I did try adding the option to /etc/kubernetes/manifests/kube-apiserver.yaml: spec:

  containers:
  - command:
    - kube-apiserver
    - -- <...>
    - --feature-gates=Accelerators=true

However, that causes kube-apiserver to stop and never come back.

In the end I found the following workaround here:

3.I Add GPU support to the Kubeadm configuration, while cluster is not initialized. This has to be done for every node across your cluster, even if some of them don't have any GPUs.

sudo vim /etc/systemd/system/kubelet.service.d/<>-kubeadm.conf Therefore, append ExecStart with the flag --feature-gates="Accelerators=true", so it will look like this:

ExecStart=/usr/bin/kubelet $KUBELET_KUBECONFIG_ARGS [...] --feature-gates="Accelerators=true" 3.II Restart kubelet

sudo systemctl daemon-reload sudo systemctl restart kubelet

However, I believe that the above approach is not how Kubernetes developers intended for this feature to be enabled. Any help would be appreciated.

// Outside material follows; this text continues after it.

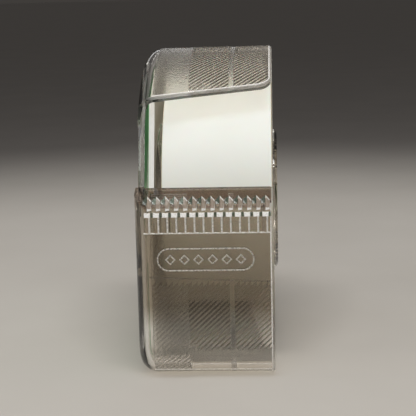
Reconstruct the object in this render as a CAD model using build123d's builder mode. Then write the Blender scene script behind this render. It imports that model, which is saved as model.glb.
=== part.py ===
from build123d import *
import os
from math import atan2, cos, degrees, radians, sin, sqrt

# A clear, snail-shaped tape dispenser moulded in one piece, with its roll of tape.
# Millimetres. +Z is up, the cutting teeth look to -Y and the open side looks to +X.
# The origin is the middle of the footprint, on the table.

# Moulded body
width = 23.2
wall = 1.25
side_wall = 1.5  # the closed side, between its border's face and the inside
rim_radius = 28.5  # outside of the round back and top
hub_height = 25.9  # height of the roll's axis
plate_to_hub = 30.35  # from the front plate's outer face to the roll's axis
front_corner = 6.0  # outer radius where the plate meets the base
rear_blend = 8.0  # outer radius where the round back meets the base
side_corner = 3.0  # outer radius along the closed side
lip_radius = 0.3  # rounding of the open side's rim

# Side wall
border_width = 4.0
border_height = 0.45
border_end_angle = 49.0  # forward of the top, where the border stops below the rim's end

# Free end of the rim, above the tape's way out
rim_end_angle = 43.2  # forward of the top, at the closed side
rim_end_slant = 3.2  # how much further back the open side's end is
rim_end_corner = 2.5

# Nose: a ledge that holds the tape's end, with teeth along its front
ledge_front_height = 30.9
ledge_rear_height = 32.4
ledge_depth = 5.2
ledge_corner = 0.7
tooth_count = 14
tooth_pitch = 1.5
tooth_reach = 0.9  # in front of the plate
tooth_tip_height = 31.6
tooth_notch = 0.65  # from a tip down to the valleys beside it
tooth_foot_height = 28.4
rib_reach = 0.4
rib_foot_height = 25.6
row_offset = 0.6  # the row's middle, to the right of the body's

# Plain raised frame on the plate
frame_length = 16.4
frame_height = 4.1
frame_line = 0.4
frame_relief = 0.28
frame_offset = 0.3  # the frame's middle, to the right of the body's
frame_middle_z = 21.05
lozenge_count = 6
lozenge_pitch = 2.35
lozenge_size = 1.45

# Roll of tape on its core
roll_radius = 23.5
core_bore_radius = 12.7
core_radius = 15.0
tape_width = 19.05
roll_inset = 0.05  # from the open side's edge to the roll's face

# Hub that the core turns on
hub_radius = 12.62
hub_wall = 1.3
shoulder_radius = 14.0
shoulder_gap = 0.15  # from the shoulder to the core
hook_reach = 0.5
hook_gap = 0.1  # from the core to the hooks that keep it on
hook_length = 0.7  # along the axis
finger_count = 3
finger_slot = 3.4
finger_root = -5.0  # where the slots between the fingers start, along X

# Printed card inside the closed side
card_thickness = 0.4
card_gap = 0.35  # from the side wall
card_inset = 2.65  # from the side wall's outline
card_hole_radius = 14.4

# Folded paper tab over the tape's free end, on the roll
tab_thickness = 0.3
tab_gap = 0.03
tab_length = 6.0
tab_side_inset = 0.6  # from the tape's edges
tab_angle = 35.0  # behind the top

# Worked out from the above
length = tooth_reach + plate_to_hub + rim_radius
hub_y = length / 2 - rim_radius
plate_y = hub_y - plate_to_hub
hub_overhang = hook_gap + hook_length - roll_inset
middle_x = -hub_overhang / 2
left_x = middle_x - width / 2
right_x = middle_x + width / 2
inner_x = left_x + side_wall
roll_right = right_x - roll_inset
roll_left = roll_right - tape_width
ledge_slope = atan2(ledge_rear_height - ledge_front_height, ledge_depth - tooth_reach)
ledge_rear = (plate_y + ledge_depth, ledge_rear_height)
hub_axis = Axis((0, hub_y, hub_height), (1, 0, 0))


def around_hub(radius, forward_of_top):
    """A point in the side view, at an angle in degrees forward of the roll's top."""
    turn = radians(forward_of_top)
    return (hub_y - radius * sin(turn), hub_height + radius * cos(turn))


def below_ledge(depth, inwards=0.0):
    """A point square below the ledge's rear edge, moved inwards along the slope."""
    return (
        ledge_rear[0] + depth * sin(ledge_slope) - inwards * cos(ledge_slope),
        ledge_rear[1] - depth * cos(ledge_slope) - inwards * sin(ledge_slope),
    )


def foot_of_arc(inset):
    """Where the round back, made smaller by inset, meets the base raised by it."""
    radius = rim_radius - inset
    drop = hub_height - inset
    return (hub_y + sqrt(radius**2 - drop**2), inset)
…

[Edit] I was able to turn on the option on both api-server and controller-manager - neither gave the desired result of gpu becoming visible.

So it's the kubelet service that needs to get this option.

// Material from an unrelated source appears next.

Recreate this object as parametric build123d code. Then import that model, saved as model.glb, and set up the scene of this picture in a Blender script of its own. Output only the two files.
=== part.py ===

The question becomes: how can the option be set via the kubelet config file?

3
What do kube-apiserver logs say when it fails to start after you add the flag?kichik
I don't have nice logs under /var/log/kube*, the only output I see is in journalctl. I can infer that the following lines are relevant there: kubelet.go:1596] Deleting mirror pod "kube-apiserver-XX_kube-system(f30d81e3-6b4d-11e7-8d98-4ccc6af724b9)" because it is outdated kubelet.go:1607] Failed creating a mirror pod for "kube-apiserver-eg101_kube-system(635d00135d0920d6083b2b5a38a22810)": Post XX:6443/api/v1/namespaces/kube-system/pods: dial tcp XX:6443: getsockopt: connection refused I get the same error when trying to set the feature-gates parameter for control-manager as well.Lana Nova
which makes no sense since what the logs above are saying are: can't reach api-server to start up a mirror api-server...Lana Nova
Can you add those to the question? It's impossible to read in the comments.kichik
I found similar problem of apiserver not starting up after the update to the config file here: github.com/kubernetes/contrib/issues/2249 . The fix was to restart kubelet. Setting the feature-gates setting for either of api-server or control-manager does not have the desired effect of gpu node starting up. Which means that the setting needs to be turned on for kubelet specifically. I have a way of doing that by modifying the xx-kubeadm.conf file. Is there a way to do it by modifying the kubelet config file? (I'll modify the question as well)Lana Nova

3 Answers

4
votes

I use Ubuntu16.04.

Add --feature-gates="Accelerators=true" to KUBELET_ARGS in file /etc/kubernetes/kubelet should be fine.

1
votes

If you use kops to run your k8s then you can use this instruction: https://github.com/kubernetes/kops/blob/master/docs/gpu.md

Basically this comes down to editing your cluster kops edit cluster gpu.example.com

And adding specific configuration enabling gpu processing to kubelet spec: ... kubelet: featureGates: Accelerators: "true"

Then you need to update your cluster and do rolling-update so all the nodes will use new kubelet configuration.

With cluster rolled you can check if the feature-gate flag is enabled on kublet and deploy pods using GPU.

0
votes

Logically you would need GPU support enabled on the nodes.That would mean the correct place is kubelet or node config.

Kube apiserver would not be the right place for this.

Once enabled "The nodes will automatically discover and expose all Nvidia GPUs as a schedulable resource."